Éx 32.7-11, 13-14; Sal 50; Tim 1,12-17; Lu 15,1-32

Facilidad asombrosa del pueblo elegido para caer en idolatría y pecado. Desde el mismo comienzo. Cuando Moisés está en lo alto de la montaña viendo al Señor, hablando con él, recibiendo las tablas de la ley, abajo, al pie, el pueblo, aburrido de esperar, se pervierte, desviándose del camino del Señor. Hacen un novillo de metal, y se postran ante él, adorándolo. Celebran, cantan y bailan, refocilándose. La ira del Señor bufa contra su pueblo, convertido al unísono a los ídolos construidos con sus manos. Pero Moisés intercede ante su Señor, como el amigo que habla con su amigo. ¡Acuérdate de tus siervos Abrahán, Isaac y Jacob, y no te olvides de tu promesa y de tu misericordia!

Jesús baja del monte, acoge a pecadores y come con ellos. Lo peor, lo que un judío como debe ser manda jamás haría. Los pecadores han tomado el camino de los puercos, pues bien, que con ellos se estén, borrados para siempre de entre los nuestros: ¡nosotros estamos con nuestro Dios! Curioso que Jesús nos cuente esta parábola, de entre las mas hermosas de los Evangelios —¿por qué se encuentra solo en Lucas?—, como explicación de su trato con los pecadores y de su sentarse a la mesa con ellos una vez que han acogido la misericordia que Dios les ofrece en el abrazo del perdón. El hijo pequeño, pecador contumaz, que ha despreciado a su padre y la casa paterna, que ha dilapidado el tesoro recibido —y que él exige de malos modos: dame mi herencia—, en su lejanía definitiva ve su casa y, en la negrura del hambre y la desolación, vuelve para comer, quizá, las migajas que caigan de la mesa abundante, no ya como hijo, mas sí como perrillo que al final del banquete se arrastra por entre las basuras sobrantes.
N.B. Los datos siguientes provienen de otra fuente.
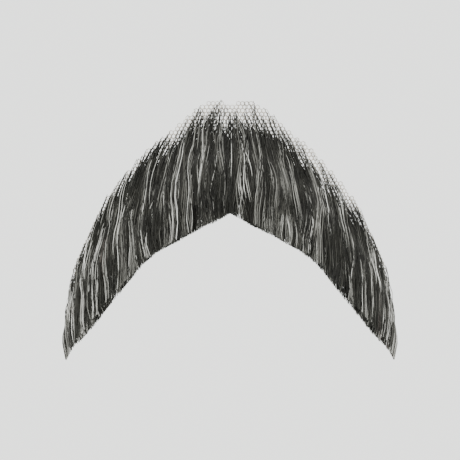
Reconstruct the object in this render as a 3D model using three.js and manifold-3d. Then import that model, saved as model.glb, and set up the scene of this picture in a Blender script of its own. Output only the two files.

Pero no contaba con la personalidad de su Padre, quien le espera, subiendo todos los días a la azotea al atardecer por ver si su hijo volviera a casa. Sus rodillas se entrechocan. Vacilantes de amor. Cuando lo ve, pues él nunca ha perdido la esperanza, baja y corre a él, abrazándolo. No pregunta. No importa. Ya sabe. Lo retoma otra vez en sus brazos de ternura. Preparad un banquete. Con lo mejor. Hemos encontrado a la oveja perdida. En un momento se deshace la angustia que le envejecía día tras día al subir a la azotea, ya casi sin esperanza. Ahí está, ya viene, aquí lo tenemos de nuevo.

Sorpresa mayúscula del hijo pequeño. Nunca hasta ese momento había calibrado la grandeza de su Padre, su amor, su benevolencia, su capacidad de perdón. ¡Ahora, por fin, lo entiendo! Mientras que el proceso del hijo mayor es el contrario. Comprende ahora la injusticia de su Padre. He estado aquí todo el tiempo; he hecho lo que has querido; he sido tu esclavo.

Pero el Señor no quiere esclavos, sino libres. Dándole fe y amor arrecoge al que en su terrible libertad, yéndose, derrocha su gracia. Se entristece ante quien aceptó lo que suponía cargas —ni siquiera se daba cuenta de que todo lo mío es tuyo—, como esclavo que se sabe sin libertad. Porque esta parábola trata de tres libertades: la del Padre, la del hijo pequeño y la del hijo mayor.

Por eso Jesús es libre de acoger a los pecadores y comer con ellos. Se fió de nosotros con su gracia y su misericordia.